As in so many areas , we need a national directive to the municipalities with carrot and stick .
Future
Yes , municipalities are very slowly progressing , with Cape Town perhaps leading the way but they all have the huge financial constraint . We need a national plan to permit municipalities with their embedded microgenerators to be recognised as (inexpensive) renewable energy generators participating in the national RE goals and funded by the national RE procurement policies , at present limited to expensive large IPP projects .
We need to lobby Dept of Energy , Finance , NERSA etc for a national plan . On their own , the municpalities are stuck between a rock and a hard place , as you so neatly put it . . They need a hand . Just raising fixed tariffs higher and higher puts peoples backs up and raises the cost of electricity .
Thanks for making me think . Anthony Keen.
Thanks for your added info Anthony. I agree that the problem starts at the top with centralized monopoly of power production and distribution. Power needs literally to be devolved to the people. A range of SSEG can produce electricity efficiently and sell surplus at cheaper than projected Medupi prices AND without massive overseas loans that bankrupt us. At the bottom end consumers need to understand the time of use cost of electricity and shift consumption patterns.

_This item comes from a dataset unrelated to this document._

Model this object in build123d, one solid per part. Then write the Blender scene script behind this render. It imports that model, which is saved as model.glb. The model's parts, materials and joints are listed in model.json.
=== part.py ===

Thanks Kim, excellent, well researched and balanced article with good advice about the next level of discussion. Some of the lifeline budget for the poor should go into PV installations at least to provide lighting – not to mention redirecting some of the trillion nuke money to PVs for every household. Big strong high tech community based battery storage could help overcome the peak demand problem.
Thanks Kim. Excellent analysis, And thanks Anthony and Patrick for your also very interesting comments.
Here are my observations.
Point 1: The Blame Game and “We can’t do it”
I don’t see any real difference here between what the City said in 2009 and what they have just said.
Point 2: What should the City of Cape Town’s electricity Sales Price really be?
Note for the purposes of this discussion, prices include VAT and assume a house in the City of Cape Town using 1,200 kWh per month in 2007 and in 2014.
Even without SSEG it is obvious to any person who knows anything about economics that if you put the price of something up from 52 cents per kWh in 2007 to R1.72 per kWh in 2014, then your consumers are going to make other choices, for example, using less, using laptops instead of desktop computers, lifestyle changes, solar water heaters, other forms of energy efficiency, etc.
But the City paid 31 cents per kWh in 2007 and in 2014 this price was 80 cents, so Eskom put their price up 250%, whereas the City of Cape Town put its price up 330%.
But Eskom’s actual increase over the period was 49 cents, so including inflation at 6% over 7 years the City should have put their price up from 52 cents to 78 cents and then add Eskom’s 49 cents and the price should be R1.27, but it actually is R1.72.
Hence the City is already getting 45 cents per kWh more than it is entitled to, which is more than enough to allow it to absorb the costs of SSEG.
Point 3: Jobs
Every form of energy efficiency denotes jobs and every job denotes more money for the fiscus in the form of taxes, both personal and company. And at the same time every job implies less money needing to be spent on grants, etc. This has not been taken into account in the economy.
Point 4: Eskom can only supply 32 GW when it should be supplying at least 84 GW
If we consider that Eskom can currently only provide about 1/3rd of South Africa’s actual electricity requirements, i.e. because worldwide statistics show that electricity provision doubles every 20 years, and at the same time Eskom can only regularly provide 32 GW out of its 42 GW capacity with a third of the 32 GW capacity needing major maintenance, we can see that if there was a real level playing field and consumers could supply the grid with electricity especially at peak time, using Time of Use Tariffs, Net Metering and a Zero Service Fee, as an incentive, then electricity growth would be massive and the City of Cape Town’s total electricity profits would be at least two to three times higher than they are now, albeit with a lower kWh charge.
Point 4: Why are people who are getting free electricity allowed to sell it, but people who are buying electricity are not allowed to sell it?
The perception is that one needs to give free electricity to people in townships, but it is apparent that many of the people who are getting this free electricity are selling it to back-yarders at relatively exorbitant rates. So the cross subsidisation isn’t real. In fact cross subsidisation is a gross mistake, as one is not looking at the big picture.
The danger for the incumbents is going to be that they’re too slow to respond to a rapidly changing industry.
Self generation is rapidly reaching the point where its going to be cheaper than buying from Eskom or Municipalities. If CoCT or Eskom get too uptight about self generation, I can see people saying fine, we don’t want your power, and leaving the grid completely.
Secondary benefit is that self generation is likely to be more reliable than grid generation anyway, given the outages we’ve been seeing.
Solar has already reached price parity with Eskom, and storage is almost there.
Lithium (LiFes04) has reached the price point of Lead Acid, and lasts 6x longer.
If you amortize over 10 years, Solar + Storage is at parity with current pricing.
Given the 15% increase in Eskom / Muni rates we’ve been seeing every year on average, it will be closer to 5 years at current levels. This of course assumes that the rand doesn’t do a further death spiral, and increase prices further than it already has.